La méfiance envers les institutions publiques et la politique a énormément augmenté. Les fossés se creusent. À l’inverse, les responsables politiques sont de plus en plus frustrés car ils ne parviennent pas à résoudre les problèmes des citoyens. C’est comme si nous étions à fleur de peau ; nos réactions sont plus fortes, notre résilience, et donc notre capacité de résistance, plus faible. Comme si la « mèche d’allumage » était plus courte qu’il y a dix ans, avec pour conséquences des réponses plus brutales. De plus en plus de personnes ont le sentiment de ne plus appartenir à la société, elles s'en sentent exclues, discriminées ou ignorées, et cela dans toutes les tranches d’âge. Certaines se replient sur elles-mêmes et se taisent, certaines abandonnent. Et d’autres deviennent résistantes ou se radicalisent.

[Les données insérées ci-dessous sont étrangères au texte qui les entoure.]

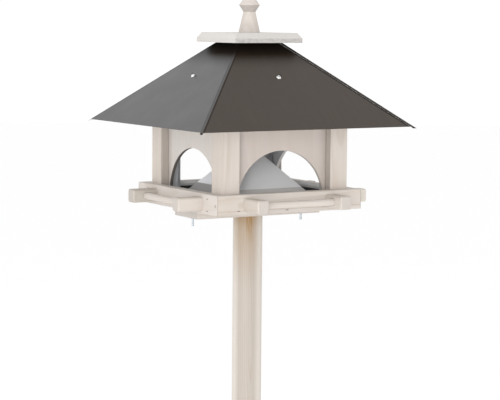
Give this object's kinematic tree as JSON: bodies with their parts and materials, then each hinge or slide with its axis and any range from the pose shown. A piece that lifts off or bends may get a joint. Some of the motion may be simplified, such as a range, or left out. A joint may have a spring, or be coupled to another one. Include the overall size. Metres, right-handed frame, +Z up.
{
  "type": "pole-mounted bird feeder",
  "caption": "Open wooden bird feeder on a round pole, with arched sides, a perch on each side, a seed spreader inside and a sheet-metal pyramid roof with a lift-off cap.",
  "frame": {"origin": "centre of the pole's foot, at ground level", "axes": "+Z up along the pole; the front of the house faces -Y; its sides are square to X and Y"},
  "size_m": [0.4702, 0.4702, 1.5678],
  "materials": {
    "painted_wood": "thin whitewash glaze, satin",
    "cap_wood": "thin grey-white glaze, satin",
    "perch_wood": "whitewash glaze, bare grey end grain",
    "pole_wood": "round pine, clear glaze",
    "roof_metal": "brown-grey coated sheet, satin",
    "spreader_metal": "smooth bright sheet",
    "bolt_metal": "dull zinc",
    "screw_metal": "bright zinc"
  },
  "bodies": {
    "house": {"pole": "pole_wood", "head_plank": "painted_wood", "floor_board": "painted_wood", "tray_board_front": "painted_wood", "tray_board_right": "painted_wood", "tray_board_back": "painted_wood", "tray_board_left": "painted_wood", "post_front_left": "painted_wood", "post_front_right": "painted_wood", "post_back_right": "painted_wood", "post_back_left": "painted_wood", "arch_panel_front": "painted_wood", "top_rail_front": "painted_wood", "roof_sheet_front": "roof_metal", "perch_block_front_left": "perch_wood", "perch_block_front_right": "perch_wood", "perch_dowel_front": "perch_wood", "arch_panel_right": "painted_wood", "top_rail_right": "painted_wood", "roof_sheet_right": "roof_metal", "perch_block_right_left": "perch_wood", "perch_block_right_right": "perch_wood", "perch_dowel_right": "perch_wood", "arch_panel_back": "painted_wood", "top_rail_back": "painted_wood", "roof_sheet_back": "roof_metal", "perch_block_back_left": "perch_wood", "perch_block_back_right": "perch_wood", "perch_dowel_back": "perch_wood", "arch_panel_left": "painted_wood", "top_rail_left": "painted_wood", "roof_sheet_left": "roof_metal", "perch_block_left_left": "perch_wood", "perch_block_left_right": "perch_wood", "perch_dowel_left": "perch_wood", "roof_screws": "screw_metal", "seed_pyramid": "spreader_metal", "bolt_left": "bolt_metal", "bolt_right": "bolt_metal", "nut_left": "bolt_metal", "nut_right": "bolt_metal"},
    "cap": {"cap_board": "cap_wood", "cap_locator": "cap_wood", "finial": "cap_wood"}
  },
  "joints": [
    {"name": "cap_lift", "type": "slide", "parent": "house", "child": "cap", "axis": [0, 0, 1], "range_m": [0, 0.12]}
  ]
}
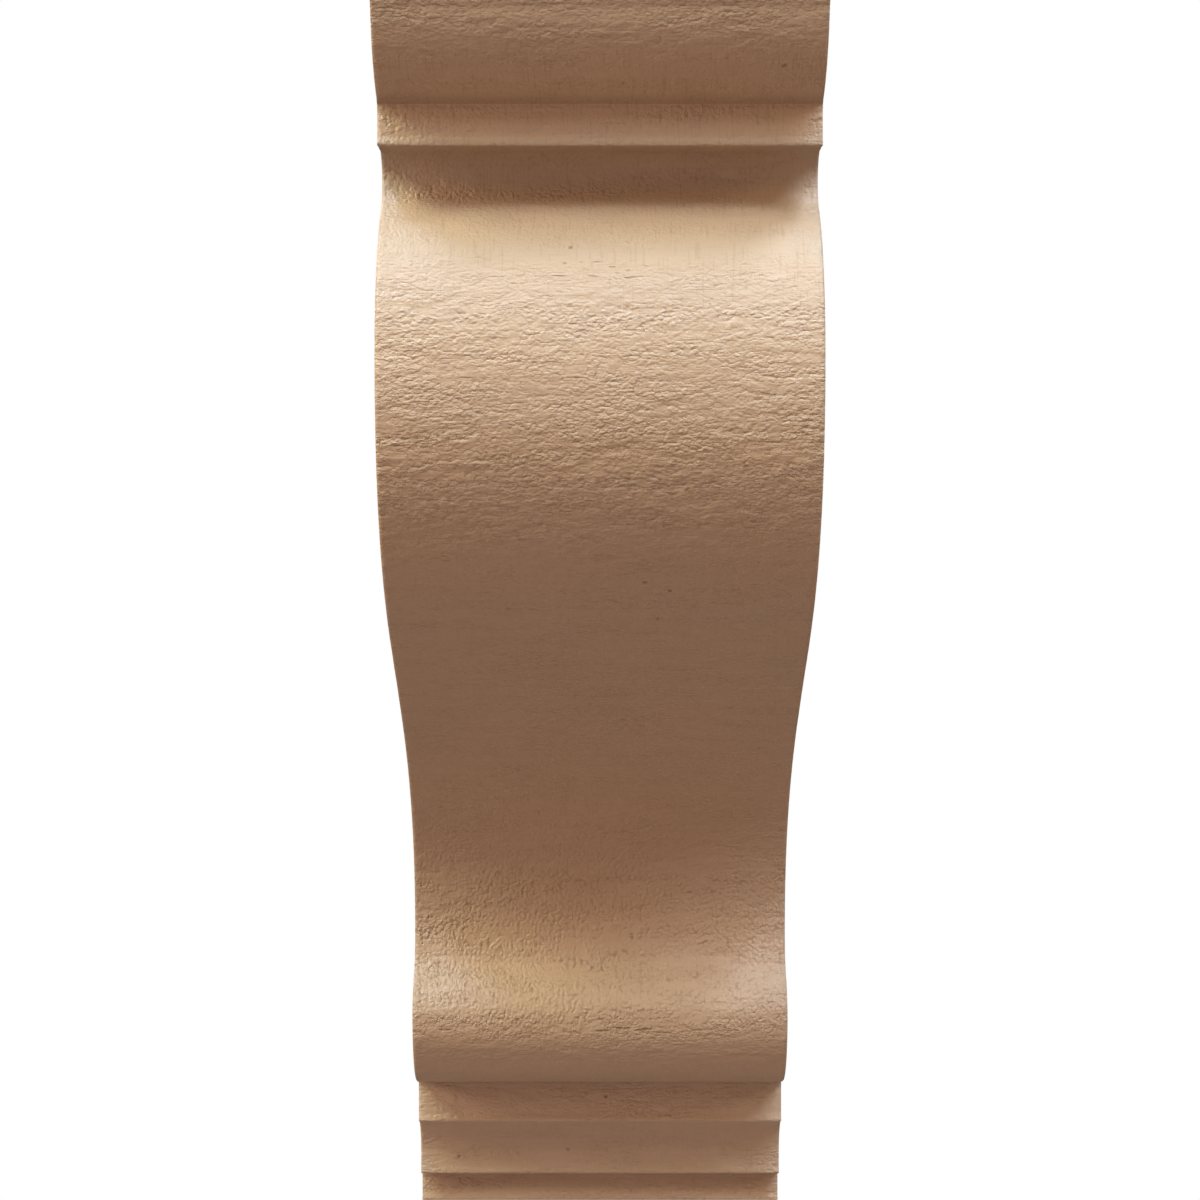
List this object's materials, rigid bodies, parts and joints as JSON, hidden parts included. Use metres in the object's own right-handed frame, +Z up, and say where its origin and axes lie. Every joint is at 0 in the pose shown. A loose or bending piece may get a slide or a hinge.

La division est une forme d’évitement. Lorsque nous ne supportons pas quelque chose, lorsque nous ne voulons pas ressentir une émotion, nous prenons nos distances. Nous nous éloignons intérieurement. Quand notre interlocuteur dit des choses que nous n’apprécions pas, nous l’évitons, à la fois intérieurement et extérieurement. Pour finir, nous ne voulons plus partager la démocratie avec les autres. La division est avant tout une perte de lien. Nous en faisons l’expérience dans nos relations de couple, dans nos familles, nos cercles d’amis, au travail, mais aussi au niveau de la société. Se séparer est aujourd’hui plus facile que rester ensemble. Il y a cent ans, c’était l’inverse, me semble-t-il.

C’est certain. Pensez-vous que les démocraties d’aujourd’hui soient menacées ? Qu’est-ce qui les met en péril ?

Je pense que le système politique actuel est plus menacé que la démocratie elle-même. Ce que les citoyens rejettent, ce n’est pas la démocratie en elle-même, mais bien la manière dont elle est pratiquée. Depuis soixante-dix ans, notre système de gouvernement, semblable à un système d'exploitation, n'a pas évolué au rythme des attentes croissantes des citoyens. Il a besoin d’une mise à jour. Par exemple, nous pourrions continuer à démocratiser la démocratie, impliquer davantage les gens et les associer aux grandes décisions. Nous devons prendre plus de responsabilités au lieu de les confier à une poignée d’individus. Pourquoi l’État ne nous a-t-il pas fait participer à la gestion de la pandémie ? Chaque école, chaque entreprise, chaque salle de spectacle aurait pu développer ses propres stratégies de protection et inviter tout le monde à contribuer. Mais nous avons attendu de l’État qu’il résolve les problèmes à notre place, et le fossé entre la politique et les citoyens s’est creusé.

Dans votre livre, vous appelez à accorder plus d’importance au bagage émotionnel et psychologique que chaque individu et chaque groupe apportent à la société. Pouvez-vous expliquer le lien entre l’intérieur et l’extérieur ?

Il existe des expériences émotionnelles non résolues. Ce sont des expériences, petites ou grandes, dont nous n’avons pas pris conscience et que nous avons donc rejetées ou gelées. Elles se manifestent de manière récurrente dans notre vie tant qu’elles ne sont pas digérées. Ces expériences influencent nos réactions et nos décisions, souvent à notre insu. Elles nous pèsent. Nous les reconnaissons à leur caractère répétitif. Dans de telles situations, nous réagissons sans réfléchir, en répétant toujours les mêmes phrases, et nous les ressentons comme plus menaçantes qu’elles ne le sont en réalité. La psychologie parle de traumatismes, que nous essayons de repousser sans cesse, comme une balle sous l’eau, pour ne pas les ressentir. Plus nous sommes stressés et fragilisés, plus ils remontent à la surface.